Damit kein falscher Eindruck aufkommt: All das mache ich sehr gerne. Ich sehe es als meine Aufgabe, die Stimmen und Meinungen aus der Region in den Bundestag zu tragen, die Belange der Menschen dort zu vertreten und „Otto Normalverbraucher“ besser zu verstehen. Die vielen Emails und Anrufe zu beantworten und vor Ort präsent zu sein, das gehört für mich zu meinem und dem Selbstverständnis meines Teams als Dienstleister dazu. Trotzdem merke ich, dass all das in den letzten Jahren, in Zeiten von Twitter, Facebook, Instagram und Co., immer fordernder wird.

Seit 1996 kenne ich diesen Alltag im Bundestag. Zu Beginn habe ich ihn als Mitarbeiter erlebt und für andere geplant, seit 2002 darf ich ihn als Abgeordneter leben. Die vielen Kolleginnen und Kollegen aus allen Parteien, die ich in dieser Zeit kennen und oft schätzen gelernt habe, sind meist hoch engagiert, ehrlich und leistungsbereit. Gerade aber dieses Engagement führt bei vielen dazu, allen Erwartungen gerecht werden zu wollen. Die Grenzen des eigenen Körpers werden dann oft ignoriert und überschritten.
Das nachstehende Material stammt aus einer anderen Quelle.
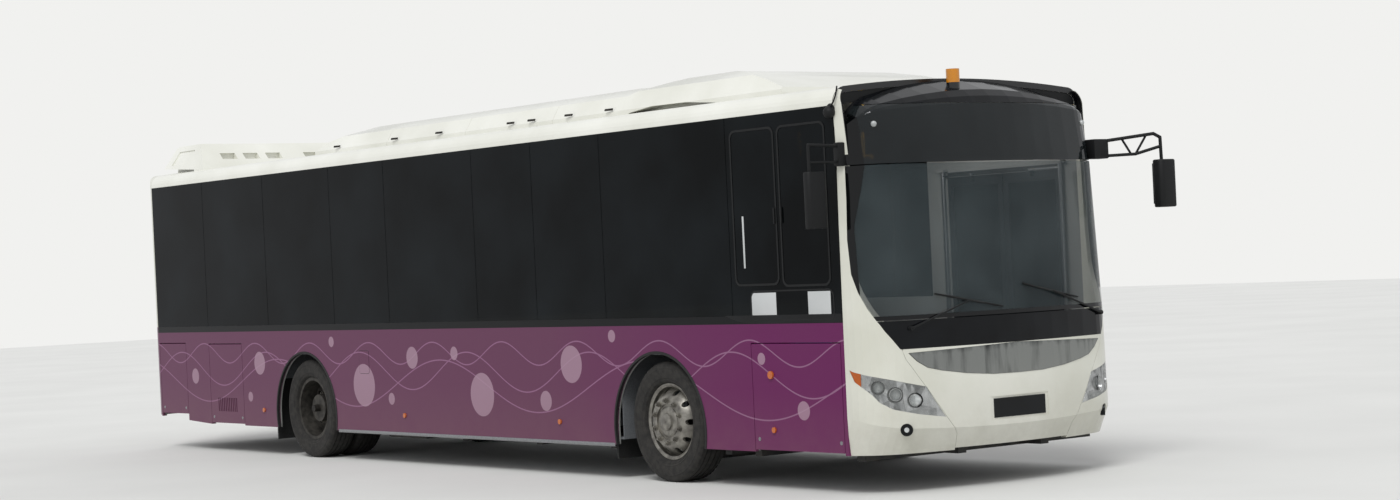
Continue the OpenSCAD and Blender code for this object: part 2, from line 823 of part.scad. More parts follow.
module rim_front_left() {
  color("silver") front_rim();
}

module rim_front_right() {
  color("silver") mirror([0, 1, 0]) front_rim();
}

module rim_rear_left() {
  color("silver") rear_rim();
}

module rim_rear_right() {
  color("silver") mirror([0, 1, 0]) rear_rim();
}

module tyre(x, y) {
  w = tyre_w / 2;
  translate([x, y, tyre_r]) rotate([-90, 0, 0]) rotate_extrude() polygon([[seat_r, -83], [302, -84], [320, -118],
    [390, -w], [452, -w + 10], [tyre_r, -w + 30], [tyre_r, w - 30], [452, w - 10], [390, w], [320, 118],
    [302, 84], [seat_r, 83]]);
}

module tyre_front_left() {
  color("black") tyre(front_x, front_y);
}

module tyre_front_right() {
  color("black") tyre(front_x, -front_y);
}

module tyre_rear_left() {
  color("black") {
    tyre(rear_x, rear_y);
    tyre(rear_x, rear_y - twin_gap);
  }
}

module tyre_rear_right() {
  color("black") {
    tyre(rear_x, -rear_y);
    tyre(rear_x, -rear_y + twin_gap);
  }
}

module tanks() {
  color("gray") {
    slab(deck_x + 400, deck_x + 1050, -1190, -720, 240, floor_z - floor_t);
    for (y = [-310, -140]) {
      rod([rear_x - 1935, y, 520], [rear_x - 735, y, 520], 78);
      for (x = [rear_x - 1935, rear_x - 795]) slab(x, x + 60, y - 40, y + 40, 580, deck_rail_low);
    }
  }
}

module arch_liners() {
  color("black") both() {
    slab(front_x - 720, front_x - 700, 950, hw - wall_t, 160, floor_z - floor_t);
    slab(rear_x - 720, rear_x - 700, 620, hw - wall_t, 160, deck_z - floor_t);
  }
}

// Flap f of the right side, with a rolled top edge that turns on stub pins
module flap(f) {
  top = f[3] - flap_gap - flap_t / 2;
  x0 = f[0] + flap_gap;
  x1 = f[1] - flap_gap;
  y = -hw + flap_t / 2;
  difference() {
    union() {
      slab(x0, x1, -hw, -hw + flap_t, f[2], top);
      rod([x0, y, top], [x1, y, top], flap_t / 2);
    }
    rod([x0 - 1, y, top], [x0 + 39, y, top], hinge_r + run_fit);
    rod([x1 - 39, y, top], [x1 + 1, y, top], hinge_r + run_fit);
  }
}

module flap_pins(f) {
  top = f[3] - flap_gap - flap_t / 2;
  y = -hw + flap_t / 2;
  rod([f[0] - 5, y, top], [f[0] + 40, y, top], hinge_r);
  rod([f[1] - 40, y, top], [f[1] + 5, y, top], hinge_r);
}

module louvre_door() {
  color("purple") difference() {
    flap(louvre_box);
    for (i = [0:10]) slab(louvre_box[0] + 170 + i * 40, louvre_box[0] + 190 + i * 40, -hw - 5, -hw + flap_t + 5, 420, 560);
  }
}

module corner_flap() {
  color("purple") flap(corner_flap_box);
}

module locker_door() {
  color("purple") flap(locker_box);
}

// Leaf and post of the rear half of a doorway whose rear edge is x
module door_leaf(x) {
  low = floor_z + 12 + arm_t;
  high = door_top - 28 - arm_t;
  inset = 55;
  translate([x - post_out, 0, 0]) {
    difference() {
      slab(post_out + leaf_gap, 2 * arm_l, leaf_y - leaf_t / 2, leaf_y + leaf_t / 2, low, high);
      slab(post_out + leaf_gap + inset, 2 * arm_l - inset, leaf_y - 100, leaf_y - 4, low + 100, high - 80);
      slab(post_out + leaf_gap + inset, 2 * arm_l - inset, leaf_y + 4, leaf_y + 100, low + 100, high - 80);
    }
    for (z = [low, high - 40]) difference() {
      union() {
        translate([arm_l, post_y, z]) cylinder(r = 16, h = 40);
        slab(arm_l - 16, arm_l + 16, post_y, leaf_y - leaf_t / 2, z, z + 40);
      }
      translate([arm_l, post_y, z - 1]) cylinder(r = 8 + run_fit, h = 42);
    }
  }
}

module door_post(x) {
  low = floor_z + 6;
  high = door_top - 22 - arm_t;
  translate([x - post_out, post_y, 0]) {
    translate([0, 0, floor_z - 15]) cylinder(r = post_r, h = door_top + 40 - floor_z);
    for (z = [low, high]) slab(0, arm_l, -10, 10, z, z + arm_t);
    translate([arm_l, 0, low]) cylinder(r = 8, h = arm_t + 40);
    translate([arm_l, 0, high - 40]) cylinder(r = 8, h = arm_t + 40);
    for (z = [low, high]) translate([arm_l, 0, z]) cylinder(r = 14, h = arm_t);
  }
}

module front_half(x) {
  translate([2 * x + door_w, 0, 0]) mirror([1, 0, 0]) children();
}

module door_front_leaf_r() {
  color("dimgray") door_leaf(front_door_x);
}

module door_front_leaf_f() {
  color("dimgray") front_half(front_door_x) door_leaf(front_door_x);
}

module door_mid_leaf_r() {
  color("dimgray") door_leaf(mid_door_x);
}

module door_mid_leaf_f() {
  color("dimgray") front_half(mid_door_x) door_leaf(mid_door_x);
}

module door_front_post_r() {
  color("silver") door_post(front_door_x);
}

module door_front_post_f() {
  color("silver") front_half(front_door_x) door_post(front_door_x);
}

module door_mid_post_r() {
  color("silver") door_post(mid_door_x);
}

module door_mid_post_f() {
  color("silver") front_half(mid_door_x) door_post(mid_door_x);
}

chassis_frame();
floor_deck();
side_wall_right();
side_wall_left();
roof_shell();
front_mask();
front_bumper();
rear_panel();
windscreen();
front_black_panels();
destination_sign();
windows_right();
windows_left();
rear_window();
front_lamps();
lamp_lenses();
amber_lamps();
door_lamps();
tail_lamps();
chrome_strip();
number_plates();
wipers();
mirror_left();
mirror_right();
ac_main_unit();
ac_rear_unit();
dashboard();
steering_wheel();
driver_seat();
driver_partition();
passenger_seats();
handrails();
engine_block();
rear_axle();
front_axle();
knuckle_left();
knuckle_right();
rim_front_left();
rim_front_right();
rim_rear_left();
rim_rear_right();
tyre_front_left();
tyre_front_right();
tyre_rear_left();
tyre_rear_right();
tanks();
arch_liners();
engine_hatch();
louvre_door();
corner_flap();
locker_door();
door_front_leaf_f();
door_front_leaf_r();
door_mid_leaf_f();
door_mid_leaf_r();
door_front_post_f();
door_front_post_r();
door_mid_post_f();
door_mid_post_r();
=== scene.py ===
import math

import bmesh
import bpy
from mathutils import Matrix, Vector


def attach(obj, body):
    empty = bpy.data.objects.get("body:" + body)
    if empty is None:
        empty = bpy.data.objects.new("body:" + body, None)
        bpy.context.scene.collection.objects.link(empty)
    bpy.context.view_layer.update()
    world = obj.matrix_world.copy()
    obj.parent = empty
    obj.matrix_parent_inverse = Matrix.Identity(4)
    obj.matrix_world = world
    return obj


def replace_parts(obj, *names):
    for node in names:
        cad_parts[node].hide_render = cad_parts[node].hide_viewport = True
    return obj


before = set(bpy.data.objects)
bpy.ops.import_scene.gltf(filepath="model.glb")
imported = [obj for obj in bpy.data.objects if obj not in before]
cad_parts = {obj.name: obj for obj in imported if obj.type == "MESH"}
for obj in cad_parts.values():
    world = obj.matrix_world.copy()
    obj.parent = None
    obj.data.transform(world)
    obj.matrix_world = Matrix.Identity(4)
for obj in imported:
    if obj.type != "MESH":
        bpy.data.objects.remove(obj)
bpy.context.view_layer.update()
print("frame loaded:", len(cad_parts), "nodes")

# Places that several pieces share, in metres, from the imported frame
halfWidth = 1.25
sillHeight = 1.30
noseX = 6.0
wheelRadius = 0.478
# Each axle's x, and how far out the middles of its wheels stand
axles = {"front": (3.28, [1.085]), "rear": (-2.595, [1.080, 0.772])}
sides = {"left": 1, "right": -1}


def linear(hexColor):
    # sRGB hex to the linear values that shader sockets take
    parts = [int(hexColor[i:i + 2], 16) / 255 for i in (1, 3, 5)]
    return [p / 12.92 if p <= 0.04045 else ((p + 0.055) / 1.055) ** 2.4 for p in parts] + [1.0]


def addNode(tree, kind, inputs=None, **settings):
    # Adds one node, its kind named without the prefix of the tree's own kind: settings are its properties,
    # inputs its values or what feeds it, where a node stands for its first output
    prefix = "" if kind.startswith("NodeGroup") else tree.bl_idname.removesuffix("Tree")
    node = tree.nodes.new(prefix + kind)
    for name, value in settings.items():
        setattr(node, name, value)
    for name, value in (inputs or {}).items():
        if isinstance(value, bpy.types.Node):
            value = value.outputs[0]
        if isinstance(value, bpy.types.NodeSocket):
            tree.links.new(value, node.inputs[name])
        else:
            node.inputs[name].default_value = value
    return node


def newMaterial(name, **surface):
    # A material with a Principled surface, and the Object coordinates its patterns read
    material = bpy.data.materials.new(name)
    material.use_nodes = True
    tree = material.node_tree
    tree.nodes.clear()
    settings = {key.replace("_", " "): value for key, value in surface.items()}
    shader = addNode(tree, "BsdfPrincipled", settings)
    addNode(tree, "OutputMaterial", {"Surface": shader})
    place = addNode(tree, "TexCoord").outputs["Object"]
    return material, tree, shader, place


def feed(tree, shader, **sources):
    # Links nodes or sockets to the surface's own inputs
    for name, source in sources.items():
        socket = source.outputs[0] if isinstance(source, bpy.types.Node) else source
        tree.links.new(socket, shader.inputs[name.replace("_", " ")])


def addBump(tree, shader, height, strength, distance):
    bump = addNode(tree, "Bump", {"Height": height, "Strength": strength, "Distance": distance})
    feed(tree, shader, Normal=bump)


def axesOf(tree, place):
    # Sockets of X, of Z and of the distance from the middle plane
    axes = addNode(tree, "SeparateXYZ", {0: place}).outputs
    side = addNode(tree, "Math", {0: axes[1]}, operation="ABSOLUTE")
    return axes[0], axes[2], side.outputs[0]


def maskWhere(tree, *tests):
    # Mask that is 1 where each test (socket, "over" or "under", limit) holds
    mask = None
    for socket, relation, limit in tests:
        operation = {"over": "GREATER_THAN", "under": "LESS_THAN"}[relation]
        test = addNode(tree, "Math", {0: socket, 1: limit}, operation=operation)
        if mask is not None:
            test = addNode(tree, "Math", {0: mask, 1: test}, operation="MULTIPLY")
        mask = test
    return mask


def paintOver(tree, mask, colour, hexColor):
    # One colour over another where the mask says so
    mix = addNode(tree, "Mix", {0: mask, 6: colour, 7: linear(hexColor)}, data_type="RGBA")
    return mix.outputs[2]


def colourBetween(tree, factor, dark, light, low=0.35, high=0.65):
    # A two-stop ramp from one hex colour to another
    ramp = addNode(tree, "ValToRGB", {"Fac": factor})
    for stop, position, colour in zip(ramp.color_ramp.elements, (low, high), (dark, light)):
        stop.position = position
        stop.color = linear(colour)
    return ramp.outputs[0]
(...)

Für mich ist aber auch klar: Außergewöhnlich ist die Belastung von uns Abgeordneten nicht. Viele andere Berufsgruppen wie Krankenpfleger, Handwerkerinnen, Selbstständige oder Ärztinnen oder diejenigen die ihre Angehörigen pflegen, arbeiten mindestens genauso viel und das für meist deutlich weniger oder gar kein Geld. Arbeitsbedingungen, die die Grenzen der Gesundheit beachten, sind für alle Menschen wichtig. Deshalb müssen wir Abgeordnete hier aufpassen, nicht den Anschein zu erwecken, uns in erster Linie selbst zu bemitleiden.

Trotzdem gilt für uns wie andere: Wir müssen lernen, uns richtig einzuschätzen. Sollte ich Termine auch mit leichtem Fieber oder ersten Grippeanzeichen wahrnehmen? Wie lange funktioniert mein Körper mit Schlafmangel? Wann brauche ich auch mal ein Wochenende für mich? All das darf man nicht hintenanstellen, auch wenn Pflichtbewusstsein natürlich eine sehr wichtige Sache ist. Aber natürlich auch, welchen Stress mute ich anderen zu? Ein klarer Fokus auf das Wesentliche ist deshalb wichtig. Er hilft den Stress zu senken und lässt auch die Entscheidungen besser werden. So versuche ich meinen Alltag zu bewältigen. Eines ist für mich jedoch klar: Parlamentarier zu sein, das ist mein Traumjob. So lange ich darf und kann, möchte ich ihn weiter ausüben.